Pielke explains that research led by his colleague Justin Ritchie demonstrated years ago that these assumptions were unrealistic. “That theory is wrong,” Pielke says bluntly. The world was not moving toward a coal-dominated future and likely never had been. Yet despite growing evidence against the scenario, RCP 8.5 remained deeply embedded in climate research and public communication for nearly a decade after the first major critiques appeared.

Slow correction

One of the interview’s most important themes is the tension between the self-correcting nature of science and the slowness of institutional change. Pielke emphasizes that science does eventually correct errors. “One of the most valuable aspects of science is that it’s self-correcting,” he says. However, he also argues that in this case the correction came far too slowly given the immense policy significance of the issue. Tens of thousands of studies continued to use RCP 8.5 even after its assumptions had become increasingly detached from observable trends.

Pielke believes that the persistence of RCP 8.5 was not simply an innocent scientific oversight. He suggests that the scenario’s dramatic projections made it politically and rhetorically useful. Worst-case outcomes generated alarming headlines, strengthened arguments for rapid policy intervention, and reinforced narratives of climate emergency. The scenario therefore acquired institutional momentum even as doubts about its plausibility grew stronger.

Policy was not the reason

A major part of the discussion addresses the argument now advanced by some climate advocates that the world avoided the RCP 8.5 pathway because climate policy succeeded. According to this interpretation, international agreements, renewable subsidies, carbon taxes, and other interventions “bent the curve” away from catastrophic emissions trajectories. Pielke strongly disputes this claim. “There’s no good evidence that the reason was policy,” he states.

Instead, he argues that the divergence from RCP 8.5 occurred because the original scenario was fundamentally flawed. Empirical evidence shows that rates of decarbonization and changes in energy intensity did not suddenly accelerate after major climate agreements. Rather, the assumptions behind RCP 8.5 were inconsistent with the way energy systems were already evolving. In his view, the narrative that aggressive climate policy “saved the world” from RCP 8.5 serves partly as a face-saving explanation for why the scenario turned out to be unrealistic.
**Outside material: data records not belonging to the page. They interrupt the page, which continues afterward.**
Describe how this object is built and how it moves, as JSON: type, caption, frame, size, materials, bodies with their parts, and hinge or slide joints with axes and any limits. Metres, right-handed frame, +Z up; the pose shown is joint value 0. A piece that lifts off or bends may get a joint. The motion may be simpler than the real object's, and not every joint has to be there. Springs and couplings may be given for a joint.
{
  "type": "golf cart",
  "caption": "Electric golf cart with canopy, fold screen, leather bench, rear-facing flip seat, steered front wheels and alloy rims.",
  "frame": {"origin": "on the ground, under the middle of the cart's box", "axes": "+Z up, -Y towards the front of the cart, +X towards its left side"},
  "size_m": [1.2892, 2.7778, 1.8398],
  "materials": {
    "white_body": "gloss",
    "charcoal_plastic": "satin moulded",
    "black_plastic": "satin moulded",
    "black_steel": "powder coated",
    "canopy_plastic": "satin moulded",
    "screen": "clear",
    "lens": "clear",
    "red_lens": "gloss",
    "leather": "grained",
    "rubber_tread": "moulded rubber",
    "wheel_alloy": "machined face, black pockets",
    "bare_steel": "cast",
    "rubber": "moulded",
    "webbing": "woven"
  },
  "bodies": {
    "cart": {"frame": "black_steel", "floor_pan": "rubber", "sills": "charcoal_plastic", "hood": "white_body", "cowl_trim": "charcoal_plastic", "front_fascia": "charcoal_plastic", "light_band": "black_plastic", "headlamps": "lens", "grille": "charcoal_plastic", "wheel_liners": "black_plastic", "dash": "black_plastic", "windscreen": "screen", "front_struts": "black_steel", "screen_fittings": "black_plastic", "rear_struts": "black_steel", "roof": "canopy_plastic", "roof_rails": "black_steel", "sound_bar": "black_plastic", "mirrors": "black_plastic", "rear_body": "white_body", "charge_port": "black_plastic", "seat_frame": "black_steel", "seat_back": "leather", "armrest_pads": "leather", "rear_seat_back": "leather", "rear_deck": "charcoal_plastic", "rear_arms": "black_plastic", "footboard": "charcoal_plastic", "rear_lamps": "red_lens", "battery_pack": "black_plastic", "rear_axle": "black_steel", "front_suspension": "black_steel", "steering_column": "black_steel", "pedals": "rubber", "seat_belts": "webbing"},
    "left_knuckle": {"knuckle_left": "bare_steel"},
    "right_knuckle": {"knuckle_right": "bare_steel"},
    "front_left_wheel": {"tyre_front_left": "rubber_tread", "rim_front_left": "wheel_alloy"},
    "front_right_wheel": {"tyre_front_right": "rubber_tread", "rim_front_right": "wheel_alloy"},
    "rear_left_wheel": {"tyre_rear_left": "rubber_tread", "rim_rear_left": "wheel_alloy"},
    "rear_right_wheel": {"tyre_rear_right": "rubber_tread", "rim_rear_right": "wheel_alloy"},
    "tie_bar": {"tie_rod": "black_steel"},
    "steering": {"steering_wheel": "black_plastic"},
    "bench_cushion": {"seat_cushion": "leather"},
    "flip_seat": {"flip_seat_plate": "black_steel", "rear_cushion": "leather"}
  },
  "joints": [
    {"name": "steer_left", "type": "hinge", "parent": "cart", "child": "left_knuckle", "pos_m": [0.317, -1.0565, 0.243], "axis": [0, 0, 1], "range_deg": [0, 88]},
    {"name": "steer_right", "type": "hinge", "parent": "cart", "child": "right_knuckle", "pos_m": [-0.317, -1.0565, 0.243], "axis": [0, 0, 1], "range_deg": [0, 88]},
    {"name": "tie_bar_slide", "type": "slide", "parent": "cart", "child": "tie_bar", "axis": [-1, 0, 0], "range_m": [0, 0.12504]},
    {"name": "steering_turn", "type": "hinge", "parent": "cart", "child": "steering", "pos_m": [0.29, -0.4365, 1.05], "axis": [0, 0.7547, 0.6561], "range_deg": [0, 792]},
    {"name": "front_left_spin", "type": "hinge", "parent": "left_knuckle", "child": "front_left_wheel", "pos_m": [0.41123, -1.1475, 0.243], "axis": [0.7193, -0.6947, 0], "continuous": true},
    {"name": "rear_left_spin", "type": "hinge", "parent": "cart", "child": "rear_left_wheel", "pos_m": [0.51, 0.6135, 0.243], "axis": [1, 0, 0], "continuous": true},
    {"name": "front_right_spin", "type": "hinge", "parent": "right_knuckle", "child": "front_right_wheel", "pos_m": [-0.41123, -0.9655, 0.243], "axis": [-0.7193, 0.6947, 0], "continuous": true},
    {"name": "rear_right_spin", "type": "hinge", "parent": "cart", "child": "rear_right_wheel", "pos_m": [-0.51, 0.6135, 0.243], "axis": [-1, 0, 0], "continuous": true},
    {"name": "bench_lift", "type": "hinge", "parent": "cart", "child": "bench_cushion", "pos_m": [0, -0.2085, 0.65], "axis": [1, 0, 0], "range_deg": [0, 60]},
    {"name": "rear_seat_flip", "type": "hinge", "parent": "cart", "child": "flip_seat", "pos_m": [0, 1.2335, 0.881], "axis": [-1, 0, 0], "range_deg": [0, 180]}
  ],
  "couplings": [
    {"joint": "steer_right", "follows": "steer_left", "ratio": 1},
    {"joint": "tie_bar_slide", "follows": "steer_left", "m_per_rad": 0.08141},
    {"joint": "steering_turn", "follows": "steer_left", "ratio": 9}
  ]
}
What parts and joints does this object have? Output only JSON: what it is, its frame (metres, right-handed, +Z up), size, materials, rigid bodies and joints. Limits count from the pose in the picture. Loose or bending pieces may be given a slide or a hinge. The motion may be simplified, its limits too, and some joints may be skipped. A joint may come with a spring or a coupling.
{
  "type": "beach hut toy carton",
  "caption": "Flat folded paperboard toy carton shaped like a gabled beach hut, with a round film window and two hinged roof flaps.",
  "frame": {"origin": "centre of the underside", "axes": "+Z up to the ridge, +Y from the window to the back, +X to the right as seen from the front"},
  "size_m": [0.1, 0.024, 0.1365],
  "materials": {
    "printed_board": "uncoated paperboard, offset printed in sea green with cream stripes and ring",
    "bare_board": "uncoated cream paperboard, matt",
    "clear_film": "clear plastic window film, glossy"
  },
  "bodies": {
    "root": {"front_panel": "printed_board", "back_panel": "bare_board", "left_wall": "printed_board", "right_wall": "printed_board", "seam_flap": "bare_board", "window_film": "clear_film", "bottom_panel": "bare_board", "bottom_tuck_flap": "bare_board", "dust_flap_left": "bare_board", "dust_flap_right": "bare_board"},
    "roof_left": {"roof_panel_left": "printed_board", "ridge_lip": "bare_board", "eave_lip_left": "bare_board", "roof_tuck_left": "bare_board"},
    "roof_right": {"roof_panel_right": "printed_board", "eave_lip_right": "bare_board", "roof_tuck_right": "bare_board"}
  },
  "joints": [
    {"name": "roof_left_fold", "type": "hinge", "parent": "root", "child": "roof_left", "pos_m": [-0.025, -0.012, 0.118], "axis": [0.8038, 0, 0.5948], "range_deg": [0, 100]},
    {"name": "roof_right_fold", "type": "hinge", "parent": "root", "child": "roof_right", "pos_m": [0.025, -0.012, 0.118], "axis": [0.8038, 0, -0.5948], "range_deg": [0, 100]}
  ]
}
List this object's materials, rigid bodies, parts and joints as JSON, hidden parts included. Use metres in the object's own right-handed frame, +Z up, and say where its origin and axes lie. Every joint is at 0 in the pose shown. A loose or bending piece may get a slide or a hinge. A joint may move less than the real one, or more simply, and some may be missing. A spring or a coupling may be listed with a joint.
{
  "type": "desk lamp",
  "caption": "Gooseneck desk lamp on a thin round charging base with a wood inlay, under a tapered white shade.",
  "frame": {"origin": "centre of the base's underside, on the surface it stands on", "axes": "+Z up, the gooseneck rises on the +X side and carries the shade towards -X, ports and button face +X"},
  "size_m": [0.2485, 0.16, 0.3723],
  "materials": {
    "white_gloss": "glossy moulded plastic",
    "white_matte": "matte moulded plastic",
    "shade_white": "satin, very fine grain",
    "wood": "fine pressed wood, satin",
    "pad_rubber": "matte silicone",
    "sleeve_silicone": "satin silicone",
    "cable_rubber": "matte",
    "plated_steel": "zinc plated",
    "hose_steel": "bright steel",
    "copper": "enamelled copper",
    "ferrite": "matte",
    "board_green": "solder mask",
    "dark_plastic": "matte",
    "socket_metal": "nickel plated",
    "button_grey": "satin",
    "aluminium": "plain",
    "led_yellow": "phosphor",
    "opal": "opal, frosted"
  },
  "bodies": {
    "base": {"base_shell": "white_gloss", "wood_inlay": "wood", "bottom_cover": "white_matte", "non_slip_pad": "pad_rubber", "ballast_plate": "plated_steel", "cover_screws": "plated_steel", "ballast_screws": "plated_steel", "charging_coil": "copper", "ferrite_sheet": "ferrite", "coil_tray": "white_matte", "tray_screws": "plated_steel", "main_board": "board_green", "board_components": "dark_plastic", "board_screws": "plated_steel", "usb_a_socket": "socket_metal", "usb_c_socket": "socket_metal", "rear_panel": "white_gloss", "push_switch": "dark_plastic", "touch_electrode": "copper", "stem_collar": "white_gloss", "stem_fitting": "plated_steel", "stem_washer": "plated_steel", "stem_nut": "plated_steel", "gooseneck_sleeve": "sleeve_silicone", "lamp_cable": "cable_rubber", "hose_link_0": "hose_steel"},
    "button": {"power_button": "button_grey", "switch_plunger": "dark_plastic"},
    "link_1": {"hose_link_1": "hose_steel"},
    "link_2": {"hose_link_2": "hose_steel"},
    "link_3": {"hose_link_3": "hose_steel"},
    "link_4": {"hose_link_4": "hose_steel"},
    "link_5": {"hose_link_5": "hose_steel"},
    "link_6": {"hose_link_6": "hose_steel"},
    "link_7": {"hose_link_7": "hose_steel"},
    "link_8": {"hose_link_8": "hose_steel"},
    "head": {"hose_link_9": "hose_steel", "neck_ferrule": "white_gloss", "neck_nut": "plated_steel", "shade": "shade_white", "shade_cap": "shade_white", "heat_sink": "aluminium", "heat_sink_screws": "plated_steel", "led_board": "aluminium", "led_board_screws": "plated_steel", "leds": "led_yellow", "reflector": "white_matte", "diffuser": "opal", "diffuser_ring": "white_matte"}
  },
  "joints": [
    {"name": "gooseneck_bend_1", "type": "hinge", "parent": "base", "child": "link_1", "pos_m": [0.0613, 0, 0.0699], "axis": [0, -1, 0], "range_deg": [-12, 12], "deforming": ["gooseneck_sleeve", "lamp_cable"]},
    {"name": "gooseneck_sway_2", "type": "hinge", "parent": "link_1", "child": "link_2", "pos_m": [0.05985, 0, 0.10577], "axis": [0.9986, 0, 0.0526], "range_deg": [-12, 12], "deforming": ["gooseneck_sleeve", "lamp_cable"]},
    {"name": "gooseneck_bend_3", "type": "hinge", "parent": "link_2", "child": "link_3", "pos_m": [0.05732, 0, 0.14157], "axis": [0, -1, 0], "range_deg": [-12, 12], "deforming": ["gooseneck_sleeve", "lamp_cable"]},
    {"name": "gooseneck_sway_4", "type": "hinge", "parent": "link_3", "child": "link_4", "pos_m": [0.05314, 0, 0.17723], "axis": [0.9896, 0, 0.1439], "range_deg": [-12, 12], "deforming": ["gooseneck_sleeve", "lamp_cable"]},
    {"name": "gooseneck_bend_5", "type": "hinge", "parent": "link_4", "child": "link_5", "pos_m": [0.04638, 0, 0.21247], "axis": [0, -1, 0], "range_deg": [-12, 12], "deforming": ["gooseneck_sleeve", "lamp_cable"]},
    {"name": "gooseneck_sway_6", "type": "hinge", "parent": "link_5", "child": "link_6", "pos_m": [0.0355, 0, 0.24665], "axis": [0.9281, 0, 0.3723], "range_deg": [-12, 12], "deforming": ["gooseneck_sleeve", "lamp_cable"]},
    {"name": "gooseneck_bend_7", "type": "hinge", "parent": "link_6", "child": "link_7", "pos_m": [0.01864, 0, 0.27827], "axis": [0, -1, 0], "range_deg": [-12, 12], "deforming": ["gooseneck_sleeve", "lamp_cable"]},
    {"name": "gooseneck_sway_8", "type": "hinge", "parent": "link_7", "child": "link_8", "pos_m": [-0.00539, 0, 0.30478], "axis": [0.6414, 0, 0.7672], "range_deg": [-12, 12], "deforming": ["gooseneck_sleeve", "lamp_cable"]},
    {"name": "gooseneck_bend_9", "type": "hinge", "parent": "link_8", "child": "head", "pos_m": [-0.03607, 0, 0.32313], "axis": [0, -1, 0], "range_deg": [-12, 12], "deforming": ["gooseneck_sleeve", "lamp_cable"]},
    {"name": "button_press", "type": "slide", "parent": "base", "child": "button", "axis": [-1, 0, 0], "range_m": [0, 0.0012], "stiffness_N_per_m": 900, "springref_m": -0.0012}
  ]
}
Pielke also reflects on the political consequences of challenging dominant assumptions within climate science. For years, critics of RCP 8.5 and other worst-case projections were often marginalized or attacked. Pielke himself became a prominent target. He recalls being investigated by members of the U.S. Congress and publicly denounced for questioning mainstream climate narratives. He describes how even sympathetic colleagues often hesitated to defend him publicly out of fear for their own careers.

Significant shift

Despite this, Pielke now believes that the debate has shifted significantly. The retirement of RCP 8.5 by mainstream scientific bodies represents, in his view, a delayed vindication of critiques that were once dismissed as politically suspect. Looking back, he remarks that “the work that I and my colleagues did has stood the test of time.”

Beyond the RCP 8.5 controversy, the interview touches on several related topics in climate science and policy. Pielke discusses the evidence surrounding extreme weather events, emphasizing that scientific confidence varies greatly depending on the phenomenon. Heat waves and heavy precipitation show detectable trends linked to greenhouse gases, but for many other events — including hurricanes, tornadoes, floods, and droughts — the evidence remains far more uncertain. “For most metrics of extreme weather, there has not been detection or attribution,” he explains, stressing that this reflects the conclusions of the IPCC itself rather than a fringe position.

He is particularly critical of the rise of “attribution science,” a field that attempts to quantify how much climate change contributed to individual disasters. Pielke argues that these studies often blur the distinction between long-term climate trends and the complex causes of specific weather events. In his view, they frequently generate misleading certainty and serve media and legal agendas more than scientific understanding.

Climate litigation

The interview also explores climate litigation, especially lawsuits against governments and fossil fuel companies. Pielke argues that litigation is unlikely to significantly affect the pace of decarbonization, which depends primarily on technological innovation and energy systems rather than courtroom decisions.

On economic policy, Pielke discusses recent research questioning the reliability of models linking global temperature changes to GDP impacts. He argues that many economic damage estimates rely on fragile assumptions and statistical methods that cannot robustly predict future outcomes. While he accepts that climate change may have economic consequences, he is skeptical of claims that precise global damage functions can be scientifically established.

Despite his criticisms of climate alarmism, Pielke is not opposed to decarbonization itself. He argues that economies have been gradually decarbonizing for decades as a natural consequence of technological progress, efficiency gains, and transitions toward cleaner energy sources. He supports pragmatic energy policies that balance affordability, security, growth, and emissions reductions. He also supports carbon pricing in principle, though he argues that politically realistic measures matter more than theoretically perfect solutions.

In the final part of the conversation, Pielke reflects on the broader evolution of climate discourse over the past twenty years. He acknowledges frustration at how slowly scientific and political systems respond to criticism and evidence. Yet he also expresses cautious optimism that the debate is becoming more rational and empirically grounded. The retreat from RCP 8.5, he suggests, may represent the beginning of a more balanced approach to climate science — one less dominated by worst-case scenarios and exaggerated certainty, and more attentive to realism, evidence, and the complexity of energy transitions.